Il ne nous fait pas face, il n'est pas temps de se regarder dans les yeux et de dresser d'abord le bilan du mandat passé. Ce profil évite l'inventaire, seul compte désormais les lendemains qui chanteront à nouveau. Le slogan est d'ailleurs sans ambiguïté, ce seront des chants martiaux pour une France forte qu'il s'agira de remettre au pas !
La France Forte : FFL à l'envers, le petit signe subliminal pour l'ombre tutélaire du grand Charles qui ne doit pas se reconnaître dans cet agité qui tient du cabri. Force Française Libre, humour déplacé pour une France livrée pieds et poings liés au modèle allemand et à une Europe qui nie les peuples. Les vrais Gaullistes doivent s'étrangler mais ils sont habitués désormais à se plier face à ce géant.
La France est première, la France est grande avec son petit homme. Il fallait trouver un adjectif plus court que les six lettres de son patronyme. Les cinq de Forte feront bien l'affaire et nous placent explicitement dans un projet qui exigera qu'aucune autre tête ne dépasse. Et pour démontrer que chacun doit s'effacer devant la nation, le nom du désormais candidat n'apparait qu'en lettres ridicules au pied de l'affiche. Il est même curieux de constater que Sarko seul reste visible, comme si la terminaison exotique devait disparaître dans la chemise blanche du notable.
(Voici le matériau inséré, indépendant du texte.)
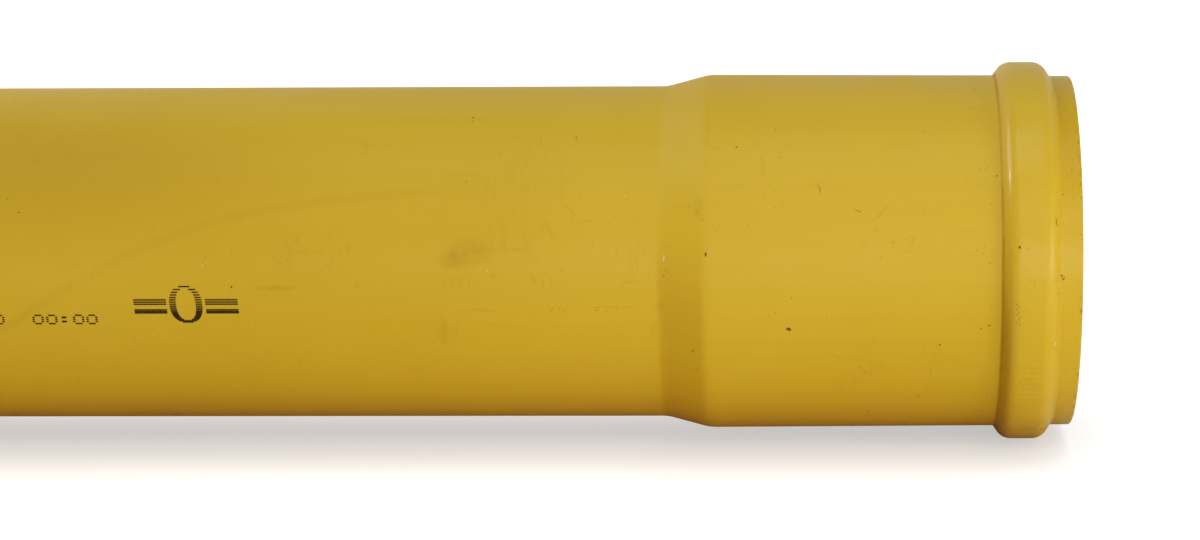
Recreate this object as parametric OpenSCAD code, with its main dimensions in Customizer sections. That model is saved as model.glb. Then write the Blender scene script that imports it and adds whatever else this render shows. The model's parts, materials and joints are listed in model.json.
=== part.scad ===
// Plastic drainage pipe with a widened push-fit socket at one end, and the rubber ring that seals it.
// Millimetres, +Z up. +X runs along the axis and out of the socket's mouth.
// The origin is on the axis at the inner end of the socket's bore, where a fitted pipe ends.

/* [Barrel] */
// Outside diameter of the barrel
barrel_od = 110; // [50:0.1:250]
// Thickness of the barrel's wall
barrel_wall = 3.2; // [2.4:0.1:5]
// Length from the spigot's tip to the inner end of the socket's bore
laying_length = 1000; // [150:10:5000]
// Thickness left at the spigot's tip by the bevel round it
tip_wall = 1.6; // [1:0.1:2]
// Angle of the bevel to the axis
bevel_angle = 15; // [10:1:30]

/* [Socket] */
// Gap all round a fitted pipe, from its outside to the bore
fit_gap = 0.4; // [0.2:0.05:0.8]
// Depth from the mouth to the inner end of the bore
socket_depth = 117; // [60:0.1:200]
// Thickness of the wall where the cone ends
wall_at_cone = 3.35; // [2.4:0.05:5]
// Thickness of the wall where the bead begins, drawn thinner by the forming
wall_at_bead = 2.85; // [2.6:0.05:4]
// Slope of the cone to the axis
cone_angle = 15; // [12:1:25]
// Radius that blends the cone into the straight walls
cone_blend = 15; // [4:1:24]

/* [Bead and groove] */
// Height of the bead's crest over the wall it rises from
bead_height = 4.35; // [3.6:0.05:7]
// Width of the flat crest, between its rounded shoulders
crest_width = 7; // [4:0.1:12]
// Radius of the bead's shoulders
shoulder_radius = 5.2; // [4:0.1:6]
// Slope of the bead's flanks to the axis
flank_angle = 57; // [50:1:62]
// Radius in the creases at the bead's feet
foot_radius = 1.2; // [0.4:0.1:1.6]
// Thickness of the wall round the groove
bead_wall = 3; // [2.6:0.1:3.3]
// Radius on the groove's edges, inside the bore
groove_edge = 1; // [0.3:0.1:1.4]

/* [Lip] */
// Length of the lip, from the bead's foot to the mouth
lip_length = 6.9; // [4:0.1:20]
// Thickness of the lip's wall
lip_wall = 2.6; // [2.2:0.05:3.4]
// Rounding of the mouth's outer edge
mouth_round_out = 1; // [0.2:0.1:1.2]
// Rounding of the mouth's inner edge
mouth_round_in = 0.7; // [0.2:0.1:0.9]

/* [Seal ring] */
// Gap between the ring and the groove
seat_gap = 0.25; // [0.1:0.05:0.4]
// Distance that the ring's base stays behind the bore
base_setback = 0.6; // [0.4:0.05:1]
// Gap between the pressed-back sealing lip and a fitted pipe
seal_gap = 0.2; // [0.15:0.05:0.3]
// Thickness of the sealing lip
seal_lip = 1.2; // [0.9:0.1:1.4]
// Height of the slot behind the sealing lip
seal_slot = 0.8; // [0.7:0.1:1]
// Place of the sealing lip's free edge, as a share of the ring's half width
seal_reach = 0.57; // [0.4:0.01:0.62]
// Place of the slot's closed end, on the mouth's side of the middle
seal_root = 0.4; // [0.2:0.01:0.5]
// Place where the sealing lip leaves the ring's base, on the same side
seal_start = 0.6; // [0.55:0.01:0.7]
// Place where the slot opens out of the base, on the barrel's side
seal_heel = 0.78; // [0.7:0.01:0.85]
// Rounding of the ring's edges
ring_round = 0.4; // [0.2:0.05:0.4]
// Rounding of the corners at the slot's closed end
slot_round = 0.25; // [0.1:0.05:0.3]

/* [Hidden] */
$fn = 180;

barrel_r = barrel_od / 2;
barrel_bore = barrel_r - barrel_wall;
bore_r = barrel_r + fit_gap;

// The cone's inner corners, then its outer ones, set back by the wall it turns through
cone_end_in = -cone_blend * tan(cone_angle / 2);
cone_start_in = cone_end_in - (bore_r - barrel_bore) / tan(cone_angle);
cone_end_out = cone_end_in - wall_at_cone * tan(cone_angle / 2);
cone_start_out = cone_end_out - (bore_r + wall_at_cone - barrel_r) / tan(cone_angle);

foot_r = bore_r + wall_at_bead;
bead_r = foot_r + bead_height;
lip_r = bore_r + lip_wall;
crest_half = crest_width / 2 + shoulder_radius * tan(flank_angle / 2);
foot_half_in = crest_half + (bead_r - foot_r) / tan(flank_angle);
foot_half_out = crest_half + (bead_r - lip_r) / tan(flank_angle);
bead_x = socket_depth - lip_length - foot_half_out;

groove_r = bead_r - bead_wall;
groove_half = crest_half - bead_wall * tan(flank_angle / 2);
groove_mouth = groove_half + (groove_r - bore_r) / tan(flank_angle);
groove_radius = shoulder_radius - bead_wall;

tip_x = -laying_length;
tip_r = barrel_bore + tip_wall;
bevel_x = tip_x + (barrel_r - tip_r) / tan(bevel_angle);

// An outline is a list of corners, anticlockwise, each [distance from the axis, place along it, rounding]
function unit(v) = v / norm(v);
function at(path, i) = let (p = path[(i + len(path)) % len(path)]) [p[0], p[1]];
function back(path, i) = unit(at(path, i - 1) - at(path, i));
function ahead(path, i) = unit(at(path, i + 1) - at(path, i));
function sticks_out(path, i) = cross(ahead(path, i), back(path, i)) > 0;
function half_turn(path, i) = 90 - acos(back(path, i) * ahead(path, i)) / 2;
function reach(path, i) = path[i][2] * tan(half_turn(path, i));
function ends(path, i) = path[i][2] > 0
    ? [at(path, i) + back(path, i) * reach(path, i), at(path, i) + ahead(path, i) * reach(path, i)]
    : [at(path, i)];

// The sliver between a rounded corner's arc and the chord across it
module sliver(path, i) {
    corner = at(path, i);
    chord = ends(path, i);
    inward = unit(back(path, i) + ahead(path, i));
    intersection() {
        translate(corner + inward * path[i][2] / cos(half_turn(path, i)))
            circle(r = path[i][2]);
        polygon([chord[0], chord[1], 2 * corner - (chord[0] + chord[1]) / 2]);
    }
}

// The outline with its corners cut along chords, then slivers added where they stick out and cut elsewhere
module outline(path) {
    difference() {
        union() {
            polygon([for (i = [0:len(path) - 1]) each ends(path, i)]);
            for (i = [0:len(path) - 1])
                if (path[i][2] > 0 && sticks_out(path, i)) sliver(path, i);
        }
        for (i = [0:len(path) - 1])
            if (path[i][2] > 0 && !sticks_out(path, i)) sliver(path, i);
    }
}

// Turn an outline about the pipe's axis, which lies along +X
module turned(path) {
    rotate([0, 90, 0])
        rotate_extrude()
            outline(path);
}

// Barrel, cone, socket, bead and lip: one extruded tube, its end heated and formed over a core
module pipe() {
    color([0.78, 0.65, 0.2])
        turned([
            // Outside, from the spigot's tip to the mouth
            [tip_r, tip_x, 0],
            [barrel_r, bevel_x, 0],
            [barrel_r, cone_start_out, cone_blend],
            [bore_r + wall_at_cone, cone_end_out, cone_blend],
            [foot_r, bead_x - foot_half_in, foot_radius],
            [bead_r, bead_x - crest_half, shoulder_radius],
            [bead_r, bead_x + crest_half, shoulder_radius],
            [lip_r, bead_x + foot_half_out, foot_radius],
            [lip_r, socket_depth, mouth_round_out],
            // Inside, back from the mouth to the tip
            [bore_r, socket_depth, mouth_round_in],
            [bore_r, bead_x + groove_mouth, groove_edge],
            [groove_r, bead_x + groove_half, groove_radius],
            [groove_r, bead_x - groove_half, groove_radius],
            [bore_r, bead_x - groove_mouth, groove_edge],
            [bore_r, cone_end_in, cone_blend],
            [barrel_bore, cone_start_in, cone_blend],
            [barrel_bore, tip_x, 0]
        ]);
}

// Rubber ring in the groove: a body against the roof and flanks, and a lip pressed back by a pipe
module seal_ring() {
    top_r = groove_r - seat_gap;
    top_half = groove_half - seat_gap * tan(flank_angle / 2);
    top_radius = groove_radius - seat_gap;
    base_r = bore_r + base_setback;
    base_half = top_half + (top_r - base_r) / tan(flank_angle);
    lip_edge = -seal_reach * base_half;
    slot_end = seal_root * base_half;
    lip_start = seal_start * base_half;
    heel = -seal_heel * base_half;
    seal_r = barrel_r + seal_gap;
    slot_in = seal_r + seal_lip;
    slot_out = slot_in + seal_slot;
    color([0.06, 0.06, 0.06])
        translate([bead_x, 0, 0])
            turned([
                [base_r, -base_half, ring_round],
                [top_r, -top_half, top_radius],
                [top_r, top_half, top_radius],
                [base_r, base_half, ring_round],
                [seal_r, lip_start, ring_round],
                [seal_r, lip_edge, ring_round],
                [slot_in, lip_edge, ring_round],
                [slot_in, slot_end, slot_round],
                [slot_out, slot_end, slot_round],
                [slot_out, lip_edge, ring_round],
                [base_r, heel, ring_round]
            ]);
}

pipe();
seal_ring();
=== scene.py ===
import json
import math
import random

import bpy
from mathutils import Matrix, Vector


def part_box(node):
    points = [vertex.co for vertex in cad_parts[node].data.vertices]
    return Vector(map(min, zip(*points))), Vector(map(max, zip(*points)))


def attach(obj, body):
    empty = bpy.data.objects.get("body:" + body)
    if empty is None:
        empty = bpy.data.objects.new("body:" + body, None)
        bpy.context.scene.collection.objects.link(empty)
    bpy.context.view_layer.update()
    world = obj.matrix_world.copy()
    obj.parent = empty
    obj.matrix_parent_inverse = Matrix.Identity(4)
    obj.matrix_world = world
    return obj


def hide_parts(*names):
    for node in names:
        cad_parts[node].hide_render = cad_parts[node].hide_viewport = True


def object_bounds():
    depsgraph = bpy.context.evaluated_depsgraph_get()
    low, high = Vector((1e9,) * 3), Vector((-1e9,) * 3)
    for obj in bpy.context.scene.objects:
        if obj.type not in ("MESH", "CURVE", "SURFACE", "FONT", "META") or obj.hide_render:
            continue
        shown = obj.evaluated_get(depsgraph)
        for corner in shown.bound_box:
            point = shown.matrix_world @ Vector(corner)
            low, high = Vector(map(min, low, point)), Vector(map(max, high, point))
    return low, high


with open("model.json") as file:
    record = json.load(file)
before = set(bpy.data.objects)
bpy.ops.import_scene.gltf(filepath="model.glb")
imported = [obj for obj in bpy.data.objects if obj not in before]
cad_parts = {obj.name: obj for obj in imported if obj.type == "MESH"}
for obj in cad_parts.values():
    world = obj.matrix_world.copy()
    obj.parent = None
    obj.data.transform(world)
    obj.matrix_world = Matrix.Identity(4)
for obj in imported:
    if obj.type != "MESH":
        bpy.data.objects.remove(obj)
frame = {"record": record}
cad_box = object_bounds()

# Camera: it stands about a metre in front of the socket and a little above it, looking slightly
# down at the lying pipe, so that the barrel runs out of the left side of the view.
lens = bpy.data.cameras.new("camera")
lens.lens = 93.0
lens.sensor_width = 36.0
lens.shift_x = -0.1167
lens.clip_end = 50.0
camera = bpy.data.objects.new("camera", lens)
camera.location = (0.0302, -1.0139, 0.2089)
camera.rotation_euler = [math.radians(turn) for turn in (78.005, 0.378, 1.203)]
bpy.context.scene.collection.objects.link(camera)
bpy.context.scene.camera = camera
bpy.context.scene.view_settings.view_transform = "Standard"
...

Le corps est nié, pas de bras ni de jambes, pas de buste, seul la tête apparaît dans ce portrait qui pour les besoins du message droitier accepte de montrer en évidence, ce bouton qui focalise tous les regards. C'est le retour à l'humain, à l'homme imparfait qui nous dira bientôt : « Je vais vous écouter ! ».
Demain, le calme de cette affiche sera contredit par les coups d'éclats permanents de la campagne, par les trépidations incessantes d'un homme trop pressé pour se retourner et faire son bilan. Demain pourtant cette affiche nous renverra une image en trompe l'œil et il y aura encore bien des naïfs pour accorder créance à celui qui a creusé la dette de façon abyssale.
Iconographiquement sien.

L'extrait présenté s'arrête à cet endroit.